At the time it was filed, the cumulative realized losses on more than 100 subprime and Alt-A securities that the bank and its affiliates sponsored and underwrote in 2006 and 2007 totaled about $22.5 billion, or about 26 percent of the original balance of about $87 billion, according to the complaint. Alt-A is a term for mortgages that typically didn’t require documentation such as proof of income.

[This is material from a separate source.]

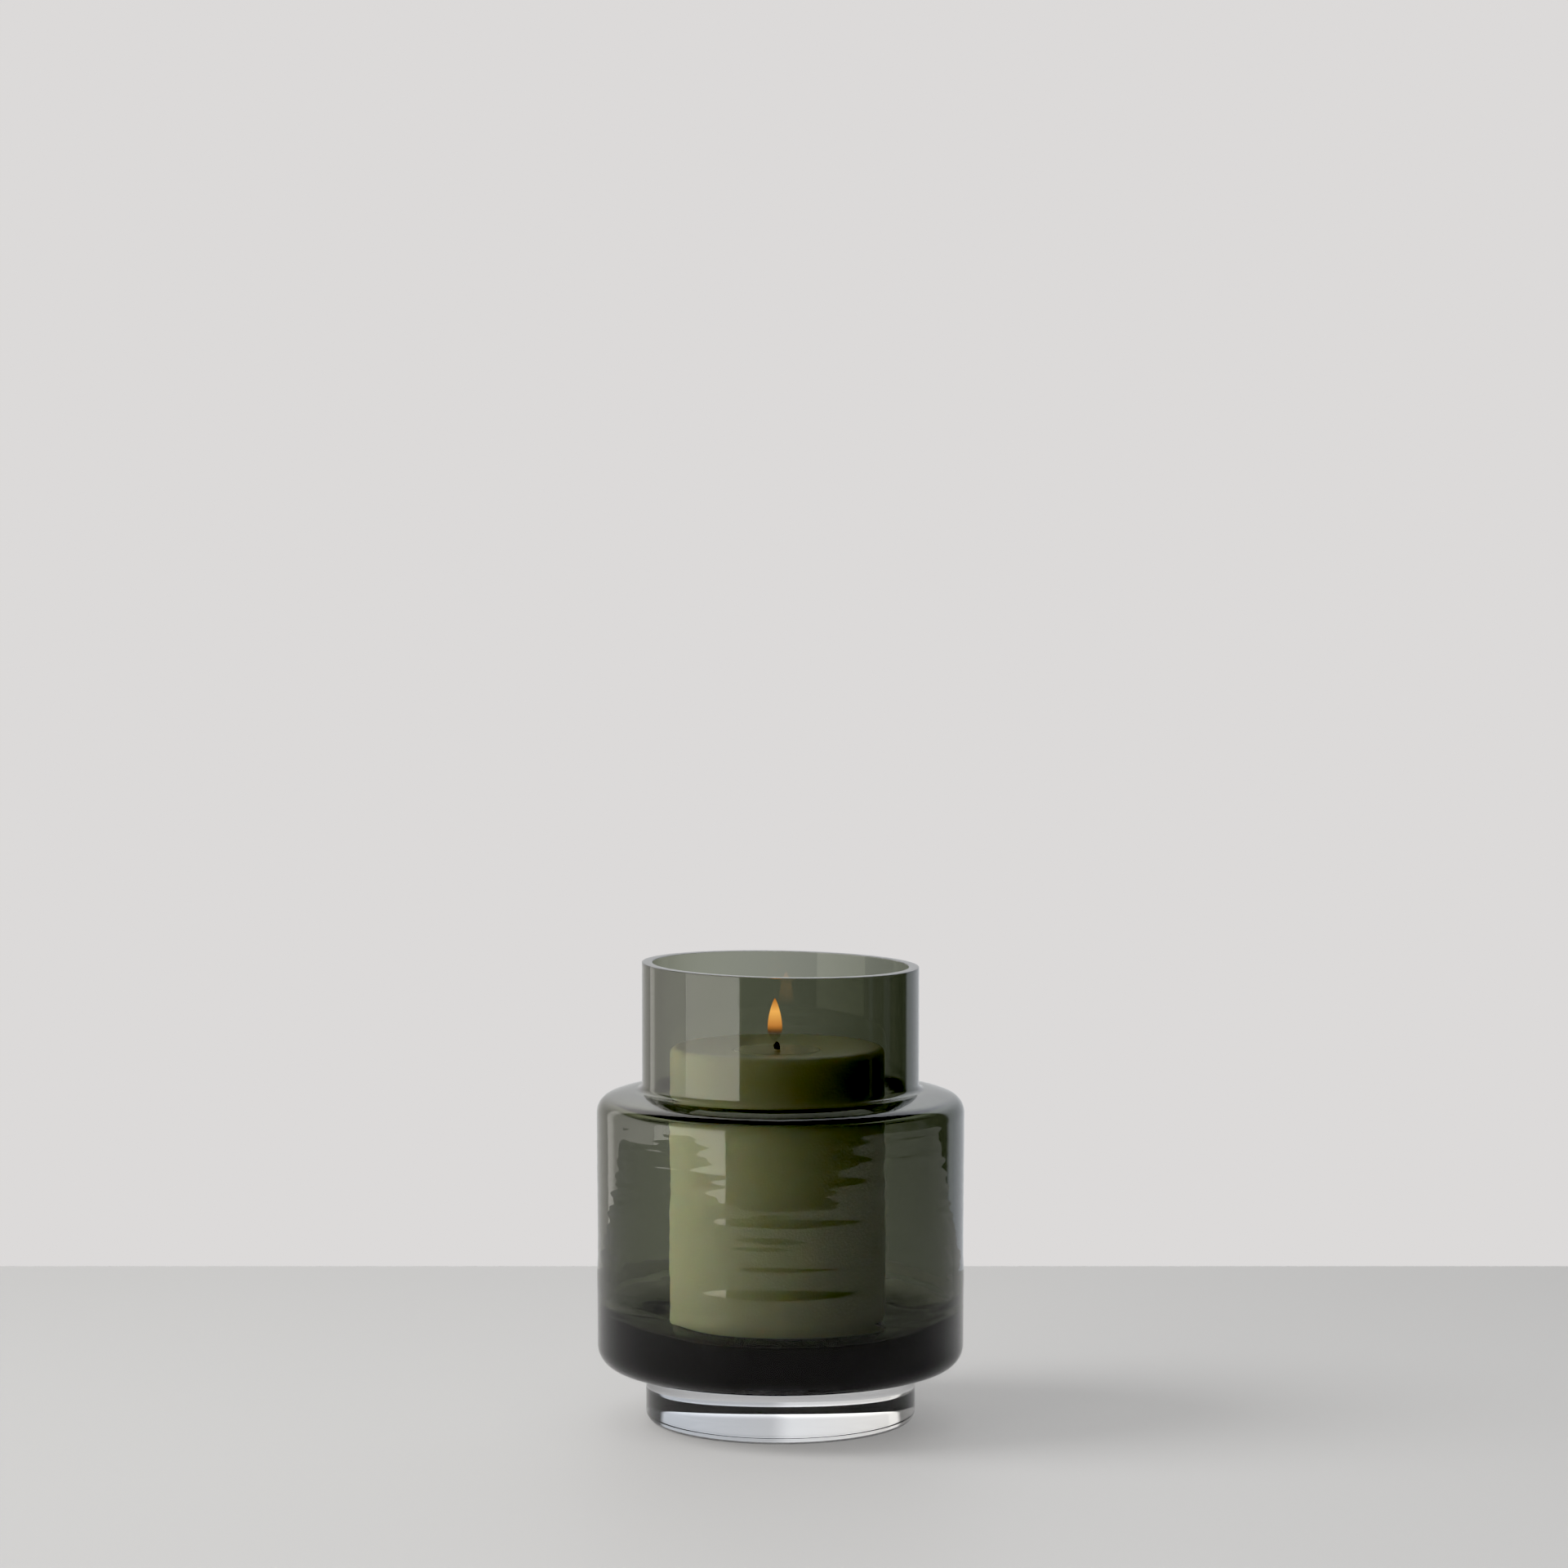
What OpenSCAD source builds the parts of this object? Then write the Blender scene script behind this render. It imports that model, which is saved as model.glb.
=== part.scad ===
// Glass hurricane candle holder: a blown, smoked vessel fused to a clear solid foot,
// with a pillar candle standing loose on the vessel's floor.
// Millimetres. +Z is up, and the origin is the centre of the foot's flat base.

/* [Candle] */
// Diameter of the pillar candle
candle_d = 99; // [60:1:130]
// Height of the pillar candle
candle_h = 131; // [50:1:180]
// Distance that the candle stands off the holder's axis, towards +X
candle_x = -1.5; // [-3:0.1:3]
// Radius of the candle's softened upper edge
candle_edge_r = 3.5; // [1:0.5:6]
// Radius of the candle's lower edge
candle_base_r = 1.5; // [0.5:0.5:4]
// Width of the unmelted ring around the dish in the candle's top
dish_rim_w = 8; // [6:0.5:16]
// Depth of the dish that the flame has melted
dish_depth = 2.6; // [1.2:0.1:5]
// Diameter of the pool of liquid wax lying in the dish
pool_d = 40; // [16:1:44]
// Depth of the pool
pool_depth = 1.6; // [1:0.1:4]
// Radius of the pool's lower edge
pool_edge_r = 0.8; // [0.3:0.1:0.9]

/* [Wick] */
// Diameter of the wick
wick_d = 2.6; // [1.6:0.1:4]
// Length of straight wick standing above the pool
wick_stand_h = 0.6; // [0.4:0.1:6]
// Radius to which the burnt end of the wick curls over
wick_curl_r = 2.2; // [2.2:0.1:6]
// Angle through which the burnt end curls towards -X, in degrees
wick_curl = 55; // [0:5:90]
// Diameter of the sustainer's tab
tab_d = 20; // [12:1:30]
// Thickness of the sustainer's tab
tab_t = 0.6; // [0.3:0.1:1]
// Height of the sustainer's collar above its tab
collar_h = 6; // [3:0.5:10]
// Wall thickness of the sustainer's collar
collar_wall = 0.5; // [0.3:0.1:1]

/* [Vessel] */
// Gap all round between the candle and the neck's bore
candle_gap = 9.5; // [5:0.5:25]
// Wall thickness of the neck
neck_wall = 4.8; // [3:0.2:8]
// Height of the neck above the crown of the shoulder, measured on the axis
neck_h = 57.5; // [30:0.5:90]
// Slope of the hand-cut rim, in degrees: its -X side is the high one
rim_slope = 1.1; // [0:0.1:2]
// Radius of the fillet where the shoulder meets the neck
neck_root_r = 3; // [1:0.5:6]
// Distance that the body stands out beyond the neck
shoulder_w = 21.2; // [14:0.2:40]
// Radius of the tight curve where the side turns into the shoulder
shoulder_r = 9; // [8.5:0.5:12]
// How far round that curve goes before the flatter crown takes over, in degrees
shoulder_turn = 70; // [60:1:80]
// Height of the body's straight side, from the underside to the start of the shoulder
side_h = 117; // [70:1:180]
// Wall thickness of the body and the shoulder
body_wall = 5; // [3:0.5:8]
// Thickness of the solid glass below the inner floor
base_t = 17; // [8:0.5:30]
// Radius of the body's lower outside corner
base_corner_r = 10; // [4:0.5:16]
// Radius of the hollow's lower corner
floor_corner_r = 12; // [4:0.5:14]

/* [Foot] */
// Distance from the body's side in to the foot's side
foot_inset = 22.8; // [17:0.2:40]
// Height of the clear foot
foot_h = 25.5; // [15:0.5:40]
// Radius of the foot's lower edge
foot_corner_r = 5; // [1:0.5:8]

/* [Hidden] */

$fn = 96;
dish_fn = 720; // the dish's circle is large, and only a short stretch of it is used
far = 400; // longer than anything that it cuts

// Radii, worked outwards from the candle
candle_r = candle_d / 2;
neck_in_r = candle_r + candle_gap;
neck_r = neck_in_r + neck_wall;
body_r = neck_r + shoulder_w;
foot_r = body_r - foot_inset;

// The shoulder is two tangent arcs: a tight one rising from the side, and a wide crown
// that comes level above the neck's outer wall. They meet on the line through both centres.
tight_x = body_r - shoulder_r;
crown_r = shoulder_r + (tight_x - neck_r) / cos(shoulder_turn);

// Heights, worked up from the table
floor_z = foot_h + base_t;
side_top_z = foot_h + side_h;
crown_z = side_top_z - (crown_r - shoulder_r) * sin(shoulder_turn);
rim_z = crown_z + crown_r + neck_h;
rim_spare = neck_r * sin(rim_slope) + 2; // neck left above the cut before the rim is made

// The dish is a shallow bowl cut from a large sphere, and the pool's surface lies where that
// bowl is pool_d wide.
candle_top_z = floor_z + candle_h;
dish_r = candle_r - dish_rim_w;
sphere_r = (dish_r * dish_r + dish_depth * dish_depth) / (2 * dish_depth);
sphere_z = candle_top_z - dish_depth + sphere_r;
pool_r = pool_d / 2;
pool_z = sphere_z - sqrt(sphere_r * sphere_r - pool_r * pool_r);

wick_r = wick_d / 2;
wick_low_z = floor_z + tab_t;
wick_curl_z = pool_z + wick_stand_h;
tab_r = tab_d / 2;
collar_r = wick_r + collar_wall;

// Outline of a straight-sided body of radius r from height low to high,
// with its lower corner rounded to corner_r
module rounded_side(r, low, high, corner_r) {
    translate([0, low]) square([r - corner_r, high - low]);
    translate([0, low + corner_r]) square([r, high - low - corner_r]);
    translate([r - corner_r, low + corner_r]) circle(corner_r);
}

// Outline of the shoulder, drawn in by wall, and of a neck of radius mouth_r rising from it.
// root_r blends the two: it is a fillet outside and the easing of the neck's root inside.
module shoulder_and_neck(wall, mouth_r, root_r) {
    wide_r = crown_r - wall;
    root_x = mouth_r + root_r - neck_r;
    root_z = sqrt(pow(wide_r + root_r, 2) - pow(root_x, 2));
    reach = wide_r / (wide_r + root_r);
    translate([tight_x, side_top_z]) circle(shoulder_r - wall);
    translate([neck_r, crown_z]) intersection() {
        circle(wide_r, $fn = 2 * $fn);
        polygon([[0, 0], [far * cos(shoulder_turn), far * sin(shoulder_turn)], [0, far]]);
    }
    translate([neck_r, crown_z]) difference() {
        polygon([
            [mouth_r - neck_r - 1, 0], [root_x * reach, 0], [root_x * reach, root_z * reach],
            [root_x, root_z], [mouth_r - neck_r - 1, root_z]
        ]);
        translate([root_x, root_z]) circle(root_r);
    }
    translate([0, side_top_z - 1]) square([mouth_r, rim_z + rim_spare - side_top_z + 1]);
}

module glass_vessel() {
    color([0.27, 0.29, 0.22]) difference() {
        rotate_extrude() {
            rounded_side(body_r, foot_h, side_top_z, base_corner_r);
            shoulder_and_neck(0, neck_r, neck_root_r);
        }
        rotate_extrude() {
            rounded_side(body_r - body_wall, floor_z, side_top_z, floor_corner_r);
            shoulder_and_neck(body_wall, neck_in_r, neck_root_r + body_wall);
        }
        translate([0, 0, rim_z]) rotate([0, rim_slope, 0])
            translate([-far / 2, -far / 2, 0]) cube(far);
    }
}

module clear_foot() {
    color([0.88, 0.91, 0.90]) rotate_extrude()
        rounded_side(foot_r, 0, foot_h, foot_corner_r);
}

// Outline of the pool, whose surface is level with the dish around it
module pool_outline() {
    rounded_side(pool_r, pool_z - pool_depth, pool_z, pool_edge_r);
}

// The wick's own shape, from the sustainer's tab to its curled, burnt end
module wick_shape() {
    translate([0, 0, wick_low_z]) cylinder(r = wick_r, h = wick_curl_z - wick_low_z);
    translate([-wick_curl_r, 0, wick_curl_z]) rotate([90, 0, 0])
        rotate_extrude(angle = wick_curl) translate([wick_curl_r, 0]) circle(wick_r);
}

module sustainer_shape() {
    translate([0, 0, floor_z]) cylinder(r = tab_r, h = tab_t);
    translate([0, 0, floor_z + tab_t]) cylinder(r = collar_r, h = collar_h);
}

module pillar_candle() {
    color([0.93, 0.91, 0.83]) translate([candle_x, 0, 0]) difference() {
        rotate_extrude() difference() {
            union() {
                rounded_side(candle_r, floor_z, candle_top_z - candle_edge_r, candle_base_r);
                translate([candle_r - candle_edge_r, candle_top_z - candle_edge_r])
                    circle(candle_edge_r);
                translate([0, candle_top_z - candle_edge_r])
                    square([candle_r - candle_edge_r, candle_edge_r]);
            }
            translate([0, sphere_z]) circle(sphere_r, $fn = dish_fn);
            pool_outline();
        }
        sustainer_shape();
        translate([0, 0, floor_z]) cylinder(r = wick_r, h = candle_h);
    }
}

module melt_pool() {
    color([0.97, 0.95, 0.86]) translate([candle_x, 0, 0]) rotate_extrude() difference() {
        pool_outline();
        translate([0, pool_z - far / 2]) square([wick_r, far]);
    }
}

module candle_wick() {
    color([0.16, 0.14, 0.12]) translate([candle_x, 0, 0]) wick_shape();
}

module wick_sustainer() {
    color([0.72, 0.73, 0.75]) translate([candle_x, 0, 0]) difference() {
        sustainer_shape();
        translate([0, 0, wick_low_z]) cylinder(r = wick_r, h = collar_h + 1);
    }
}

glass_vessel();
clear_foot();
pillar_candle();
melt_pool();
candle_wick();
wick_sustainer();
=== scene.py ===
"""A smoked glass hurricane on a clear foot, with a lit pillar candle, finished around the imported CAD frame.

Metres throughout, in the frame's own axes.
"""

import math
import random

import bmesh
import bpy
from mathutils import Matrix, Vector, noise


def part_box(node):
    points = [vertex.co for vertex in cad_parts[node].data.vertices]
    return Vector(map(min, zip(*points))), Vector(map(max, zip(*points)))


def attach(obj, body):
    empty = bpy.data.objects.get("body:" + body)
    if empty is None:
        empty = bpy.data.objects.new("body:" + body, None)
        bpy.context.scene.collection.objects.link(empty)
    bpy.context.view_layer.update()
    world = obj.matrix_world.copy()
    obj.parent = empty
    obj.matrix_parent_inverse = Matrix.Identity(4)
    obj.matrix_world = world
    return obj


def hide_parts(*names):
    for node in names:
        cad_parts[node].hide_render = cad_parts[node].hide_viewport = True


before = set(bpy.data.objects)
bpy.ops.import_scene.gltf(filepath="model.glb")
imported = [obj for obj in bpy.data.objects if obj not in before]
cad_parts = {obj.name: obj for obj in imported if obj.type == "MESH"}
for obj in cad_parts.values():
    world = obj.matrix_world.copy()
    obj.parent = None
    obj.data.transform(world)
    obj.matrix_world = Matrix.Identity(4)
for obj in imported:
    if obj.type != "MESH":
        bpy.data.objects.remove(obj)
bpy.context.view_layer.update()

MM = 0.001

# ---------------------------------------------------------------- sizes read from the frame

foot_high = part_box("clear_foot")[1]
vessel_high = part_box("glass_vessel")[1]
candle_low, candle_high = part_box("pillar_candle")
pool_low, pool_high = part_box("melt_pool")
wick_low, wick_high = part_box("candle_wick")
tab_low, tab_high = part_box("wick_sustainer")

FOOT_R = foot_high.x
FOOT_TOP = foot_high.z
BODY_R = vessel_high.x
CANDLE_X = (candle_low.x + candle_high.x) / 2
CANDLE_R = (candle_high.x - candle_low.x) / 2
CANDLE_TOP = candle_high.z
FLOOR_Z = candle_low.z
POOL_R = (pool_high.x - pool_low.x) / 2
POOL_Z = pool_high.z
POOL_LOW = pool_low.z
WICK_R = wick_high.x - CANDLE_X
WICK_LOW = wick_low.z
WICK_TOP = wick_high.z
TAB_R = (tab_high.x - tab_low.x) / 2

# ---------------------------------------------------------------- sizes of the glass

NECK_WALL = 4.8 * MM
BODY_WALL = 5 * MM
NECK_R = BODY_R - 21.2 * MM
SIDE_TOP = FOOT_TOP + 117 * MM
SHOULDER_R = 9 * MM
SHOULDER_TURN = math.radians(70)
TIGHT_X = BODY_R - SHOULDER_R
CROWN_R = SHOULDER_R + (TIGHT_X - NECK_R) / math.cos(SHOULDER_TURN)
CROWN_Z = SIDE_TOP - (CROWN_R - SHOULDER_R) * math.sin(SHOULDER_TURN)
NECK_ROOT_R = 3 * MM
BASE_CORNER_R = 10 * MM
FLOOR_CORNER_R = 12 * MM
FOOT_CORNER_R = 5 * MM
RIM_SLOPE = math.tan(math.radians(1.1))
RIM_Z = vessel_high.z - NECK_R * RIM_SLOPE
LIP_OUTER_R = 0.35 * MM
LIP_INNER_R = 0.4 * MM
SIDE_TAPER = 0.006          # how much narrower the side is at its foot, as a share of its radius
FUSED = 0.05 * MM           # how far the clear foot runs into the smoked glass
PUNT_R = 52 * MM            # the foot is ground a little hollow inside this radius
PUNT_Z = 0.25 * MM
PUNT_SPHERE_R = (PUNT_R ** 2 + PUNT_Z ** 2) / (2 * PUNT_Z)
SEAT_GAP = 0.15 * MM        # air between the candle and the glass that it stands on
GLASS_TURNS = 220           # steps round the axis in the glass
INNER_R = BODY_R - BODY_WALL
HOLLOW_CORNER_Z = FLOOR_Z + FLOOR_CORNER_R

# Waves in the body's glass: depth, how fast they change round the axis, height of one change, and seed
OUTER_WAVES = ((0.125 * MM, 2.2, 60 * MM, 0), (0.07 * MM, 1.3, 5 * MM, 415), (0.024 * MM, 1.8, 2 * MM, 419))
INNER_WAVES = ((0.25 * MM, 2.2, 60 * MM, 0),) + OUTER_WAVES[1:]
INNER_RINGS = (0.07 * MM, 5, 5 * MM, 0)
INNER_TEETH = (0.05 * MM, 9, 2.6 * MM, 0)       # only high in the body
DRAWN_RINGS = ((71 * MM, 5 * MM, 0.058), (83.3 * MM, 1.4 * MM, 0.018))      # height, width and lean
CORNER_RING_R = 60 * MM     # rings round the hollow's lower corner are drawn about this circle
CORNER_RING_DEPTH = 0.9 * MM
SEEDS = 26                  # tiny bubbles
SEEDS_IN_WALL = 0.4         # their share in the wall, with the rest in the thick base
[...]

Schneiderman’s office asserted claims under New York’s Martin Act, an almost century-old law that gives the state’s attorney general broad powers to target financial fraud. The bank denied the claims in the case, which is pending in state Supreme Court in Manhattan.

‘Self-Inflicted’

The FHFA alleged in its 2011 lawsuit that the bank misled Fannie Mae and Freddie Mac about the soundness of loans in billions of dollars of residential mortgage-backed securities. The bank didn’t disclose that a significant portion of the loans failed to adhere to underwriting standards and had poor credit quality, according to the complaint.

The number of loans for owner-occupied properties was lower than investors were told, and the bank’s disclosures misrepresented the properties’ value, according to the complaint.

JPMorgan’s rising legal and regulatory penalties don’t mean the company’s bankers are “immoral,” Dimon told an audience Oct. 12 at a meeting hosted by Institute of International Finance, where he acknowledged the bank was working through a series of problems.

“Some are self-inflicted, which we’ve completely confessed to the whole world. Some are obviously industrywide,” he said. “And yes, we’ve had some mistakes. But honestly, you can never expect to have no mistakes. So, we’ve had more than our share.”

The case is Federal Housing Finance Agency v. JPMorgan Chase & Co., 11-06188, U.S. District Court Southern District of New York (Manhattan).